Nov 21, 2011

Meeting report: Applied Probability Conference

Kavita Ramanan reports:

The 16th Applied Probability Conference, sponsored by the Applied Probability Society of INFORMS and co-sponsored by the IMS, was held from July 6–8, 2011, on the campus of the Royal Institute of Technology (KTH) in Stockholm, Sweden. This three-day conference is part of a series of biannual conferences that is considered a leading forum in applied probability.

This year’s conference was organized by Henrik Hult of KTH, Kavita Ramanan of Brown University and Martin Reiman of Bell Laboratories, Alcatel-Lucent, with the help of a program committee and a local organizing committee.

The conference had over 350 participants from 36 countries spanning 5 continents.
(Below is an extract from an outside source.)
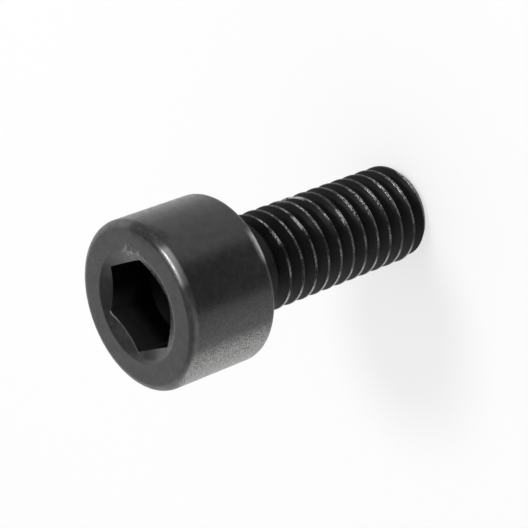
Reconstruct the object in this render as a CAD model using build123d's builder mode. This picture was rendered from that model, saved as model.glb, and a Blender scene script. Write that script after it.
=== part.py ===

There were approximately 44 invited sessions, 16 contributed sessions and 42 additional sessions of contributed talks. Funding for advanced graduate students, post-doctoral fellows and researchers with recently completed PhDs to attend the conference was provided by the Division of Mathematical Sciences at the National Science Foundation. Additional support was provided by Brown University, KTH, Stockholm University, Uppsala University, the Swedish Research Council, the Bernoulli Society and the Swedish Statistical Society.

The conference featured three plenary talks. Philippe Robert from INRIA-Rocquencourt, France, kicked off the conference with a talk on “Scaling methods for the analysis of stochastic networks”, the next day Paul Dupuis from Brown University, USA, spoke on “Accelerating Monte Carlo–What does the Donsker-Varadhan theory have to say?” and Svante Janson from Uppsala University, Sweden, concluded the conference with a talk on “Bootstrap percolation on random graphs.” There were also two tutorial sessions, the first given by Avi Mandelbaum from the Technion, Israel, on “Empirical Adventures in Call-Centers and Hospitals” and the second delivered by Sid Resnick from Cornell University, USA, on “Modeling Data Network Sessions”. A new introduction to the conference were two “Frontier Sessions” whose goal was to provide an introduction to and discuss challenging open problems in relatively new areas of active research. Amaury Lambert from UPMC, Université Paris 6 organized the one on “Stochastic Models in Phylogenetics” and Andrea Montanari from Stanford University, USA, organized the session on “New Uses of Random Matrices”. There was also a special session “On the Skorokhod Problem” held in honor of the probabilist A.V. Skorokhod who passed away in January, 2011.

There was plenty of time during the coffee and lunch breaks to promote research discussions. The weather was perfect throughout and the conference dinner was held at the beautiful Vasa museum in Stockholm.